Era media mañana del 20 de enero de 1966. Alrededor de 40 reporteros, camarógrafos y fotógrafos de prensa volábamos a bordo del tetramotor de hélice “Francisco Zarco”; habíamos salido del aeropuerto Internacional del Coco, en Alajuela (Costa Rica), rebautizado como Juan Santamaría en 1971, rumbo al viejo aeropuerto de Tocumen, en la ciudad de Panamá, último punto del itinerario de una gira de 12 días por Centroamérica, de Gustavo Díaz Ordaz, entonces Presidente de México. De pronto se levantó de su asiento, muy cerca de la cabina de pilotos, el reportero enviado por Excélsior, Carlos Denegri.
Sus admiradores se referían a él como el “reportero de la República”, el “reportero de México” y “uno de los diez mejores reporteros del mundo”.
No andaban muy equivocados. Sus detractores lo calificaban de inmoral y salvaje; Denegri popularizó la frase “Dios mediante”, con que despedía su noticiero nocturno en televisión, pero el escritor y politólogo nuevoleonés Eloy Garza González definió que “no tenía Dios, ni diablo, ni santos”. Julio Scherer, como director general de Excélsior, tuvo en Carlos Denegri al mejor reportero del diario en los años 60, aunque después definiera: “Denegri no daba miedo, daba asco”. Scherer también llamó a Denegri “el mejor periodista del siglo XX, pero el más vil”.
Para mí, reportero novel y soñador, Carlos Denegri, autor de la columna diaria “Arsénico”, director de Revista de Revistas, políglota, celoso y riguroso revisor de sus propios textos, consumado viajero internacional, conductor de noticieros en radio y televisión, era la vaca sagrada del periodismo nacional.
Tiempo después añadiría un pero a esta percepción personal sobre un reportero tan eminente como perverso. Debo señalar que el 1° de enero de 1970, Carlos Denegri fue abatido de un tiro en la cabeza por su esposa Herlinda Mendoza Rojo (Linda Denegri), luego de una (de muchas) violenta de- savenencia conyugal.
Pasó dos años en prisión. En fin, que se levantó Denegri de su asiento en el “Francisco Zarco” para decirnos, más o menos, que deseaba celebrar la culminación de aquella gira presidencial con una fiesta privada que ofrecería dos días después, a partir de las 8 de la noche, en su suite del hotel Panamá Hilton, donde nos hospedaríamos.

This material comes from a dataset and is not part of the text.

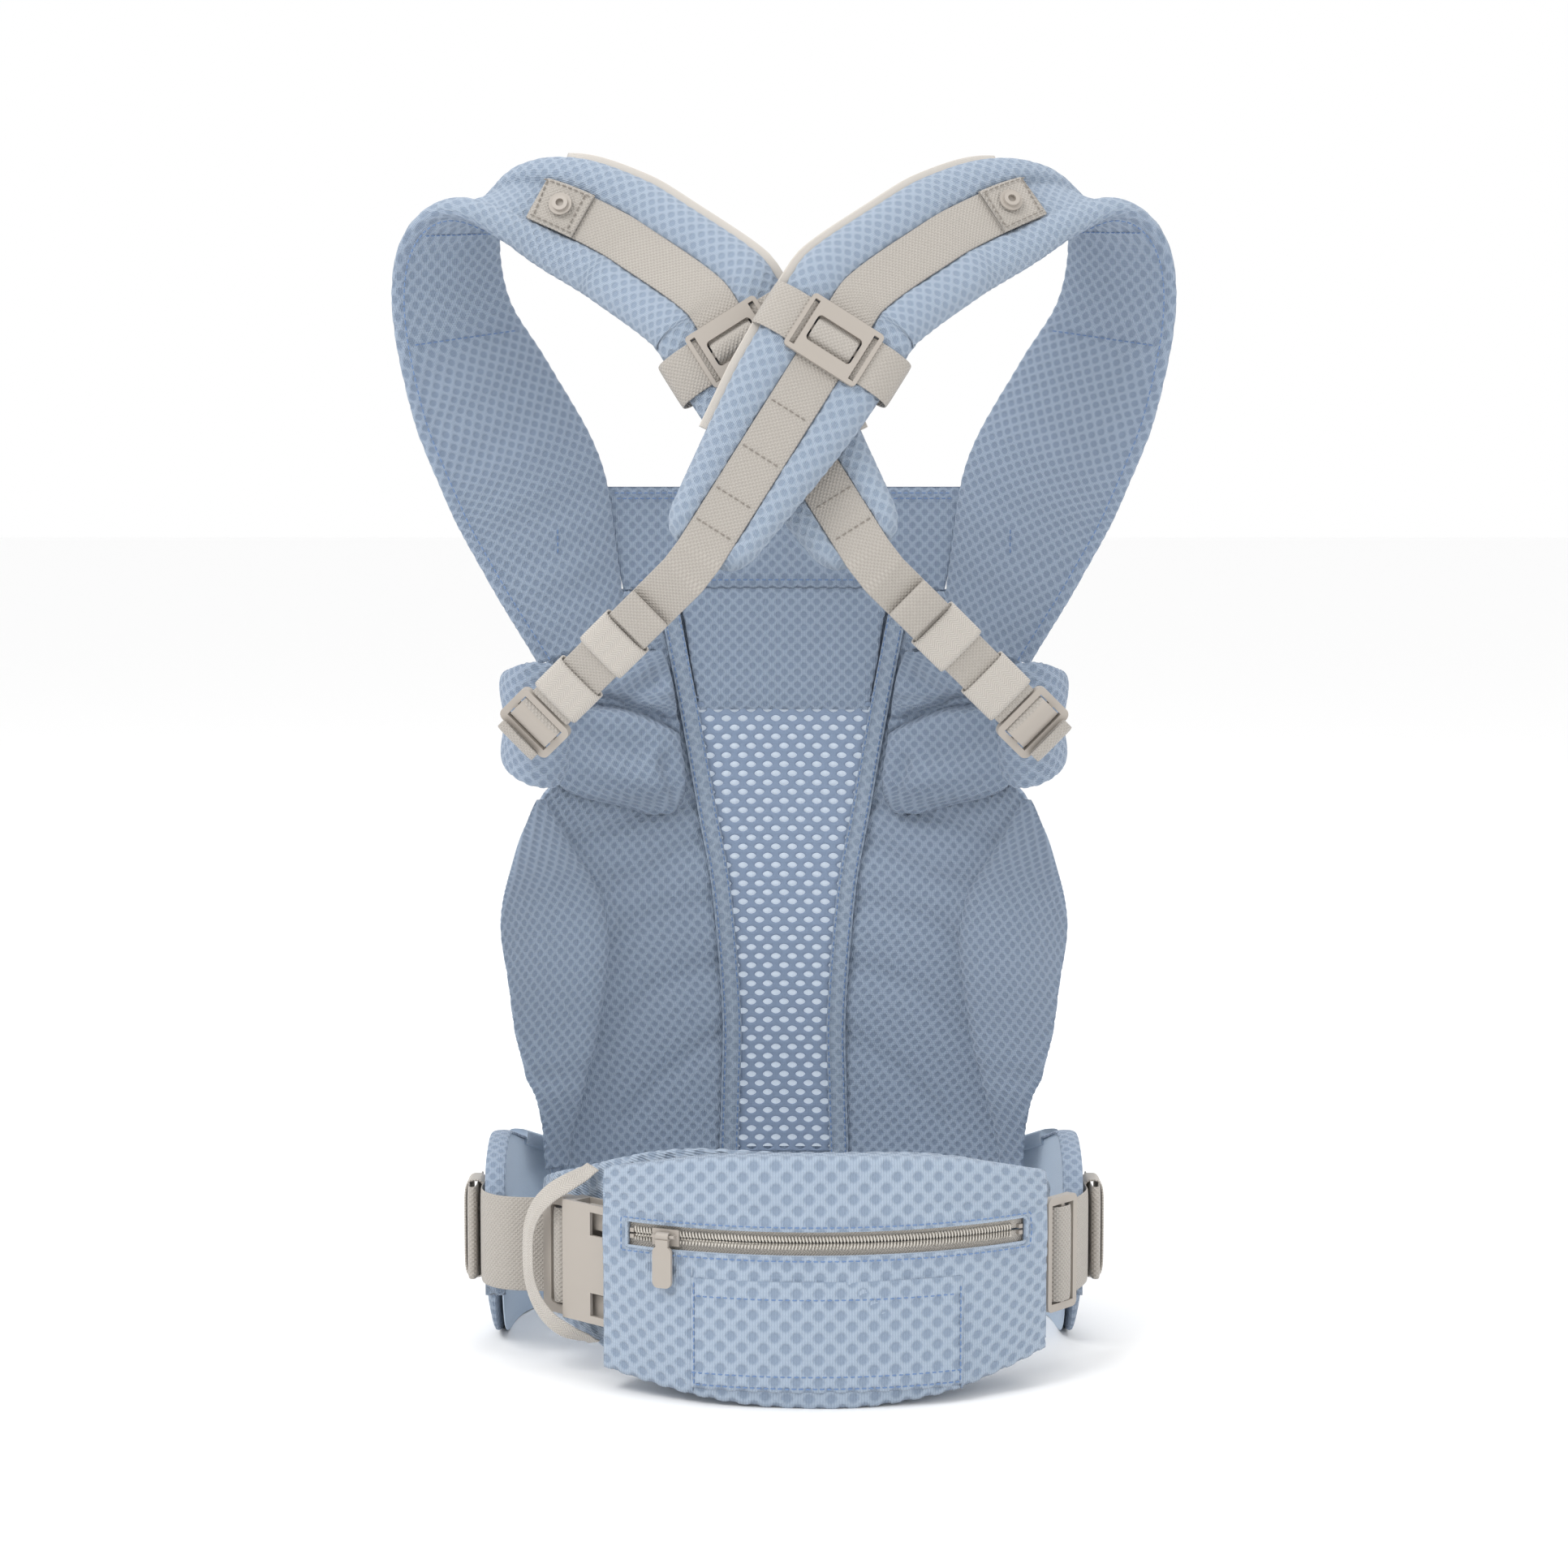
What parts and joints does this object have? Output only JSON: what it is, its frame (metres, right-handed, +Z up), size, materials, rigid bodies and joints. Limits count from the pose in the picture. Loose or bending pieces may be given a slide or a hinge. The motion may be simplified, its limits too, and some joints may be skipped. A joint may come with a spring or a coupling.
{
  "type": "soft baby carrier",
  "caption": "Soft structured baby carrier with a curved mesh seat panel, crossed padded shoulder straps, a padded waist belt with a side-release buckle and a zipped pouch.",
  "frame": {"origin": "bottom centre of the bounding box, on the surface the carrier stands on", "axes": "+Z up, +Y away from the wearer (the outside of the seat panel), +X to the right seen from the wearer side"},
  "size_m": [0.4172, 0.2652, 0.636],
  "materials": {
    "mesh_fabric": "light blue knitted spacer mesh",
    "smooth_lining": "smooth light blue lining",
    "webbing": "warm grey woven webbing and elastic",
    "grey_plastic": "satin warm grey moulded acetal",
    "foam": "open-cell foam sheet"
  },
  "bodies": {
    "waist": {"waistband_shell": "mesh_fabric", "waistband_foam": "foam", "waistband_lining": "smooth_lining", "lumbar_cover": "mesh_fabric", "lumbar_foam": "foam", "pouch_panel": "mesh_fabric", "pouch_lining": "smooth_lining", "pouch_pocket": "mesh_fabric", "zip_tape": "webbing", "zip_coils": "grey_plastic", "zip_stops": "grey_plastic", "buckle_plug": "grey_plastic", "waist_webbing_centre": "webbing", "waist_webbing_wings": "webbing", "waist_adjuster": "grey_plastic", "waist_keepers": "webbing", "waist_tails": "webbing", "safety_loop": "webbing"},
    "buckle_socket": {"buckle_socket": "grey_plastic", "waist_webbing_left": "webbing"},
    "buckle_arm_upper": {"buckle_arm_upper": "grey_plastic"},
    "buckle_arm_lower": {"buckle_arm_lower": "grey_plastic"},
    "zip_slider": {"zip_slider": "grey_plastic"},
    "zip_pull": {"zip_pull": "grey_plastic"},
    "panel": {"panel_bindings": "mesh_fabric", "seat_panel_left": "mesh_fabric", "seat_panel_right": "mesh_fabric", "leg_pad_left": "mesh_fabric", "leg_pad_right": "mesh_fabric", "side_wing_left": "mesh_fabric", "side_wing_right": "mesh_fabric", "wing_cuff_left": "smooth_lining", "wing_cuff_right": "smooth_lining", "mesh_window": "mesh_fabric", "head_rest": "mesh_fabric", "outer_panel": "mesh_fabric", "strap_cover_left": "mesh_fabric", "strap_cover_right": "mesh_fabric", "strap_foam": "foam", "strap_piping": "webbing", "strap_flaps": "webbing", "snap_sockets": "grey_plastic", "lock_anchors": "webbing", "strap_webbing_left": "webbing", "strap_webbing_right": "webbing", "strap_tail_left": "webbing", "strap_tail_right": "webbing"},
    "head_support": {"head_support": "mesh_fabric"},
    "slider_left": {"slider_frame_left": "grey_plastic", "slider_band_left": "webbing"},
    "keeper_upper_left": {"keeper_upper_left": "webbing"},
    "keeper_lower_left": {"keeper_lower_left": "webbing"},
    "ladder_lock_left": {"ladder_lock_left": "grey_plastic"},
    "slider_right": {"slider_frame_right": "grey_plastic", "slider_band_right": "webbing"},
    "keeper_upper_right": {"keeper_upper_right": "webbing"},
    "keeper_lower_right": {"keeper_lower_right": "webbing"},
    "ladder_lock_right": {"ladder_lock_right": "grey_plastic"}
  },
  "joints": [
    {"name": "body_fold", "type": "hinge", "parent": "waist", "child": "panel", "pos_m": [0, 0.12265, 0.0885], "axis": [1, 0, 0], "range_deg": [-90, 0]},
    {"name": "head_support_fold", "type": "hinge", "parent": "panel", "child": "head_support", "pos_m": [0, 0.12115, 0.4015], "axis": [1, 0, 0], "range_deg": [-150, 0]},
    {"name": "zip_travel", "type": "hinge", "parent": "waist", "child": "zip_slider", "pos_m": [0.015, 0.05065, 0.084], "axis": [0, 0, 1], "range_deg": [-3, 55]},
    {"name": "zip_pull_swing", "type": "hinge", "parent": "zip_slider", "child": "zip_pull", "pos_m": [-0.06053, -0.119, 0.085], "axis": [-0.9135, 0.4067, 0], "range_deg": [0, 150]},
    {"name": "buckle_release", "type": "slide", "parent": "waist", "child": "buckle_socket", "axis": [-0.7193, 0.6947, 0], "range_m": [0, 0.03]},
    {"name": "arm_upper_press", "type": "hinge", "parent": "waist", "child": "buckle_arm_upper", "pos_m": [-0.07977, -0.09068, 0.08125], "axis": [-0.6947, -0.7193, 0], "range_deg": [0, 5], "stiffness_Nm_per_rad": 0.4},
    {"name": "arm_lower_press", "type": "hinge", "parent": "waist", "child": "buckle_arm_lower", "pos_m": [-0.07977, -0.09068, 0.04275], "axis": [0.6947, 0.7193, 0], "range_deg": [0, 5], "stiffness_Nm_per_rad": 0.4},
    {"name": "slider_right_travel", "type": "slide", "parent": "panel", "child": "slider_right", "axis": [-0.522, -0.2023, -0.8286], "range_m": [-0.006, 0.022]},
    {"name": "keeper_upper_right_travel", "type": "slide", "parent": "panel", "child": "keeper_upper_right", "axis": [-0.6246, 0.479, -0.6169], "range_m": [-0.0025, 0.008]},
    {"name": "keeper_lower_right_travel", "type": "slide", "parent": "panel", "child": "keeper_lower_right", "axis": [-0.6246, 0.479, -0.6169], "range_m": [-0.0085, 0.002]},
    {"name": "lock_right_tilt", "type": "hinge", "parent": "panel", "child": "ladder_lock_right", "pos_m": [-0.13441, -0.03603, 0.33167], "axis": [0.7028, 0.0002, -0.7114], "range_deg": [0, 20]},
    {"name": "slider_left_travel", "type": "slide", "parent": "panel", "child": "slider_left", "axis": [0.522, -0.2023, -0.8286], "range_m": [-0.006, 0.016]},
    {"name": "keeper_upper_left_travel", "type": "slide", "parent": "panel", "child": "keeper_upper_left", "axis": [0.6707, 0.3335, -0.6625], "range_m": [-0.0025, 0.008]},
    {"name": "keeper_lower_left_travel", "type": "slide", "parent": "panel", "child": "keeper_lower_left", "axis": [0.6707, 0.3335, -0.6625], "range_m": [-0.0085, 0.002]},
    {"name": "lock_left_tilt", "type": "hinge", "parent": "panel", "child": "ladder_lock_left", "pos_m": [0.1347, -0.0375, 0.33138], "axis": [0.7028, -0.0002, 0.7114], "range_deg": [0, 20]}
  ],
  "couplings": [
    {"joint": "arm_lower_press", "follows": "arm_upper_press", "ratio": 1}
  ]
}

Todo el equipo de prensa estaba invitado, de modo que los aplausos a bordo no se hicieron esperar. Decidí ir a la fiesta después de visitar el barrio de Marañón, corazón de la negritud panameña y enviar mi reportaje a México. A eso de las 7 de la noche bajé al vestíbulo del Panamá Hilton, para hacer tiempo antes de subir a la suite de Denegri.
De pronto vi salir del elevador a una pareja inseparable de la comunicación electrónica, cuya entrañable amistad duró décadas: Jacobo Zabludovski y Pedro Ferriz Santa Cruz (fallecido en 2013); ninguno de los dos había volado en el “Zarco”, pero yo había tenido una relación afectuosa con ellos en las salas de prensa, durante el periplo centroamericano.
Me advirtieron sentado en un sofá, solitario, y caminaron hacia mí. Me puse de pie. –¿Qué haces cipote?–, me preguntó Ferriz sonriente. Recordé que en casi todo Centroamérica llaman cipotes a los niños. –Aquí, don Pedro, matando el tiempo antes de subir a la fiesta de Carlos Denegri.
Entonces Jacobo Zabludovski cruzó una mirada de entendimiento con Ferriz y me tomó del brazo para preguntarme a bocajarro: –¿Has estado alguna vez en un casino? Sorprendido, le respondí que no. A lo que repuso Jacobo: –¡Ah!, pues ven con nosotros Luis, te invitamos al casino del hotel; está en el sótano. ¿Sabes qué? Eres muy joven para que empieces con malos pasos tu carrera en el periodismo. Acepté la invitación. Estuvimos juntos casi hasta la medianoche.